Task prompt:
Every line below is to be quoted exactly, with nothing added or dropped.

----

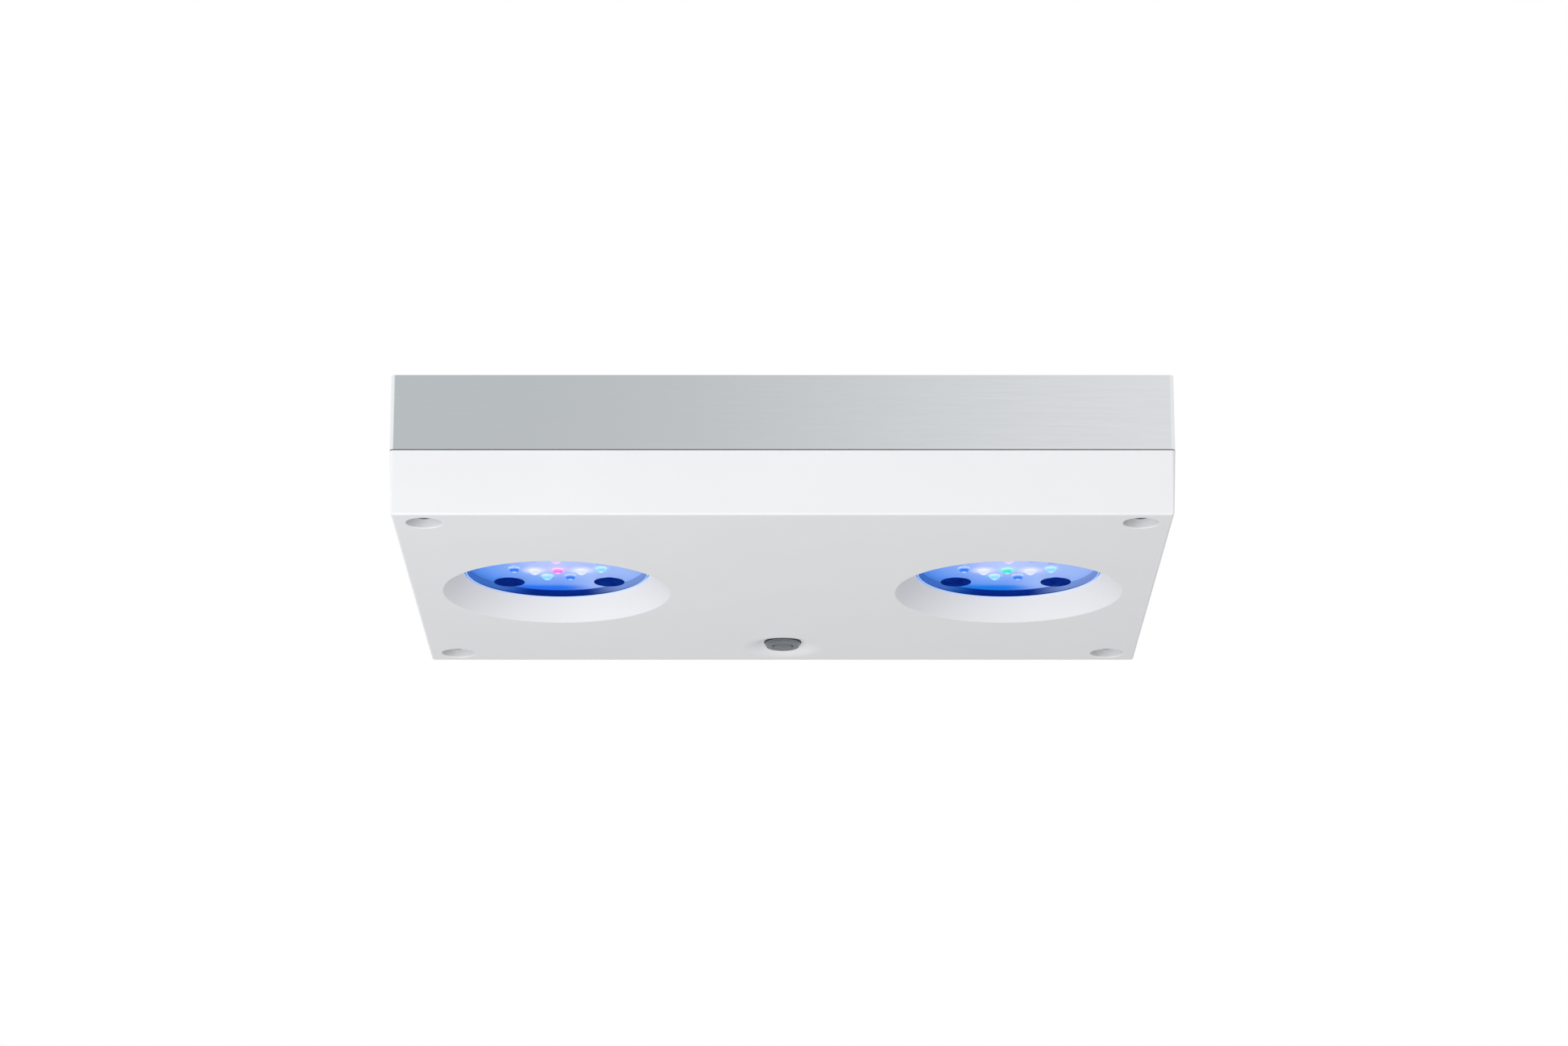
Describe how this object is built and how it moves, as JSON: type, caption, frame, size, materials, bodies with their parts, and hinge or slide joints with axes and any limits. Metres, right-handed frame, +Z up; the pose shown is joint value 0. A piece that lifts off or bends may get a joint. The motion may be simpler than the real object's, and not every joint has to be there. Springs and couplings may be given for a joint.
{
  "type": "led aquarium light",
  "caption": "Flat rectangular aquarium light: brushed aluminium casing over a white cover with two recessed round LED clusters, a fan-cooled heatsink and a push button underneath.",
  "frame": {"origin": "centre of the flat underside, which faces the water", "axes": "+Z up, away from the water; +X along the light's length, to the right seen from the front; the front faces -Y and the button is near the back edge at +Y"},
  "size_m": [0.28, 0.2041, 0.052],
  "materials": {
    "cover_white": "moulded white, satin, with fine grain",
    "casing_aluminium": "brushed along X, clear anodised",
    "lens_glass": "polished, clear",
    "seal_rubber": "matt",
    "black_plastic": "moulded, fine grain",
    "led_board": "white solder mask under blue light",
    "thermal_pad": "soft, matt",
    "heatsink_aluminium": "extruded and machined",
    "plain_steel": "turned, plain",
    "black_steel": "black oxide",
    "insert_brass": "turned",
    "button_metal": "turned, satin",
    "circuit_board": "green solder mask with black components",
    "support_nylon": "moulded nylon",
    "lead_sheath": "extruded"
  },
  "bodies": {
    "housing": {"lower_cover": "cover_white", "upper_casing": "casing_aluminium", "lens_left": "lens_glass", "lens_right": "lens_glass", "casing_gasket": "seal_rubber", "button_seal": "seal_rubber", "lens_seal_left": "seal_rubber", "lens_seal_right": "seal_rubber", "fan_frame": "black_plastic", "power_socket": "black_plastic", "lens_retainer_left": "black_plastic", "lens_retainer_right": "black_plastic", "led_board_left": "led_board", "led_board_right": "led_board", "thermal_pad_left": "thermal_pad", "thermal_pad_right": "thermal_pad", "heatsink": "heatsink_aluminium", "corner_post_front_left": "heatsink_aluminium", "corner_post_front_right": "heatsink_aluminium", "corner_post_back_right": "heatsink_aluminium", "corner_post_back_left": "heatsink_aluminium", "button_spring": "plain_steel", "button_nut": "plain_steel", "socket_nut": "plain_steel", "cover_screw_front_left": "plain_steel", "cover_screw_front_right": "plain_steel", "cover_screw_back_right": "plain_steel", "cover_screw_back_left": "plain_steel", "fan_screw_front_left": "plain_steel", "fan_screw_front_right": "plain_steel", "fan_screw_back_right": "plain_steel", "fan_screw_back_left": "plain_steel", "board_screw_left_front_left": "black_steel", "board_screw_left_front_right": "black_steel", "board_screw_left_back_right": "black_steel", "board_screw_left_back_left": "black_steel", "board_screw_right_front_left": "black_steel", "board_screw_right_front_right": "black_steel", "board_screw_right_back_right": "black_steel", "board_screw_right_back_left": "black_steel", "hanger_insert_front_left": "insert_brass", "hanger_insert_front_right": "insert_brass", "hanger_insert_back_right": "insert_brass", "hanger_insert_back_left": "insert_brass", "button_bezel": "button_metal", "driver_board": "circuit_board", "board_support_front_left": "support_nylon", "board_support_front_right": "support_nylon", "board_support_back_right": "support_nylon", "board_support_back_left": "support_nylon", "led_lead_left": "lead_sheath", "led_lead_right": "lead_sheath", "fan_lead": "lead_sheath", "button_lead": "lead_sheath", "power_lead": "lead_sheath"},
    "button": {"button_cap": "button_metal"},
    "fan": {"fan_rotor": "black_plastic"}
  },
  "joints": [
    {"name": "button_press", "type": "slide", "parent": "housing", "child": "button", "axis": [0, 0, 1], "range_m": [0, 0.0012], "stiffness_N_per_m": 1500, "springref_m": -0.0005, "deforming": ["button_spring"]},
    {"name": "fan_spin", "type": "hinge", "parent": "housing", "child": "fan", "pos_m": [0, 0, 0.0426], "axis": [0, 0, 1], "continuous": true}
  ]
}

----

Exercise answer:
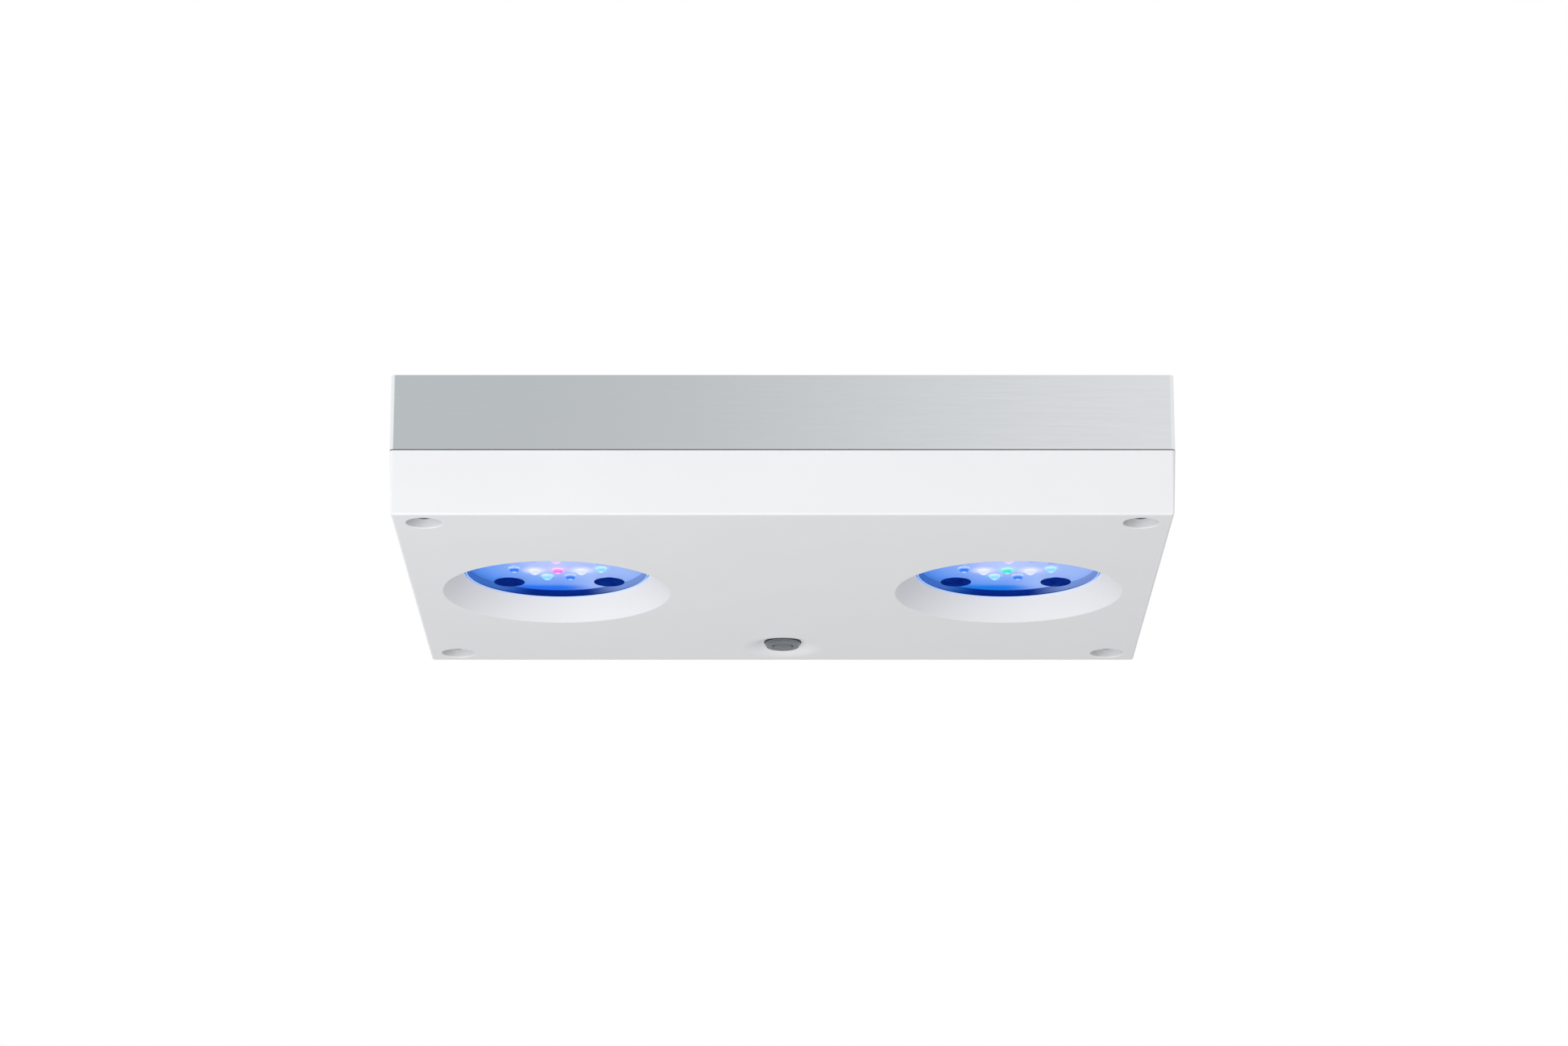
Describe how this object is built and how it moves, as JSON: type, caption, frame, size, materials, bodies with their parts, and hinge or slide joints with axes and any limits. Metres, right-handed frame, +Z up; the pose shown is joint value 0. A piece that lifts off or bends may get a joint. The motion may be simpler than the real object's, and not every joint has to be there. Springs and couplings may be given for a joint.
{
  "type": "led aquarium light",
  "caption": "Flat rectangular aquarium light: brushed aluminium casing over a white cover with two recessed round LED clusters, a fan-cooled heatsink and a push button underneath.",
  "frame": {"origin": "centre of the flat underside, which faces the water", "axes": "+Z up, away from the water; +X along the light's length, to the right seen from the front; the front faces -Y and the button is near the back edge at +Y"},
  "size_m": [0.28, 0.2041, 0.052],
  "materials": {
    "cover_white": "moulded white, satin, with fine grain",
    "casing_aluminium": "brushed along X, clear anodised",
    "lens_glass": "polished, clear",
    "seal_rubber": "matt",
    "black_plastic": "moulded, fine grain",
    "led_board": "white solder mask under blue light",
    "thermal_pad": "soft, matt",
    "heatsink_aluminium": "extruded and machined",
    "plain_steel": "turned, plain",
    "black_steel": "black oxide",
    "insert_brass": "turned",
    "button_metal": "turned, satin",
    "circuit_board": "green solder mask with black components",
    "support_nylon": "moulded nylon",
    "lead_sheath": "extruded"
  },
  "bodies": {
    "housing": {"lower_cover": "cover_white", "upper_casing": "casing_aluminium", "lens_left": "lens_glass", "lens_right": "lens_glass", "casing_gasket": "seal_rubber", "button_seal": "seal_rubber", "lens_seal_left": "seal_rubber", "lens_seal_right": "seal_rubber", "fan_frame": "black_plastic", "power_socket": "black_plastic", "lens_retainer_left": "black_plastic", "lens_retainer_right": "black_plastic", "led_board_left": "led_board", "led_board_right": "led_board", "thermal_pad_left": "thermal_pad", "thermal_pad_right": "thermal_pad", "heatsink": "heatsink_aluminium", "corner_post_front_left": "heatsink_aluminium", "corner_post_front_right": "heatsink_aluminium", "corner_post_back_right": "heatsink_aluminium", "corner_post_back_left": "heatsink_aluminium", "button_spring": "plain_steel", "button_nut": "plain_steel", "socket_nut": "plain_steel", "cover_screw_front_left": "plain_steel", "cover_screw_front_right": "plain_steel", "cover_screw_back_right": "plain_steel", "cover_screw_back_left": "plain_steel", "fan_screw_front_left": "plain_steel", "fan_screw_front_right": "plain_steel", "fan_screw_back_right": "plain_steel", "fan_screw_back_left": "plain_steel", "board_screw_left_front_left": "black_steel", "board_screw_left_front_right": "black_steel", "board_screw_left_back_right": "black_steel", "board_screw_left_back_left": "black_steel", "board_screw_right_front_left": "black_steel", "board_screw_right_front_right": "black_steel", "board_screw_right_back_right": "black_steel", "board_screw_right_back_left": "black_steel", "hanger_insert_front_left": "insert_brass", "hanger_insert_front_right": "insert_brass", "hanger_insert_back_right": "insert_brass", "hanger_insert_back_left": "insert_brass", "button_bezel": "button_metal", "driver_board": "circuit_board", "board_support_front_left": "support_nylon", "board_support_front_right": "support_nylon", "board_support_back_right": "support_nylon", "board_support_back_left": "support_nylon", "led_lead_left": "lead_sheath", "led_lead_right": "lead_sheath", "fan_lead": "lead_sheath", "button_lead": "lead_sheath", "power_lead": "lead_sheath"},
    "button": {"button_cap": "button_metal"},
    "fan": {"fan_rotor": "black_plastic"}
  },
  "joints": [
    {"name": "button_press", "type": "slide", "parent": "housing", "child": "button", "axis": [0, 0, 1], "range_m": [0, 0.0012], "stiffness_N_per_m": 1500, "springref_m": -0.0005, "deforming": ["button_spring"]},
    {"name": "fan_spin", "type": "hinge", "parent": "housing", "child": "fan", "pos_m": [0, 0, 0.0426], "axis": [0, 0, 1], "continuous": true}
  ]
}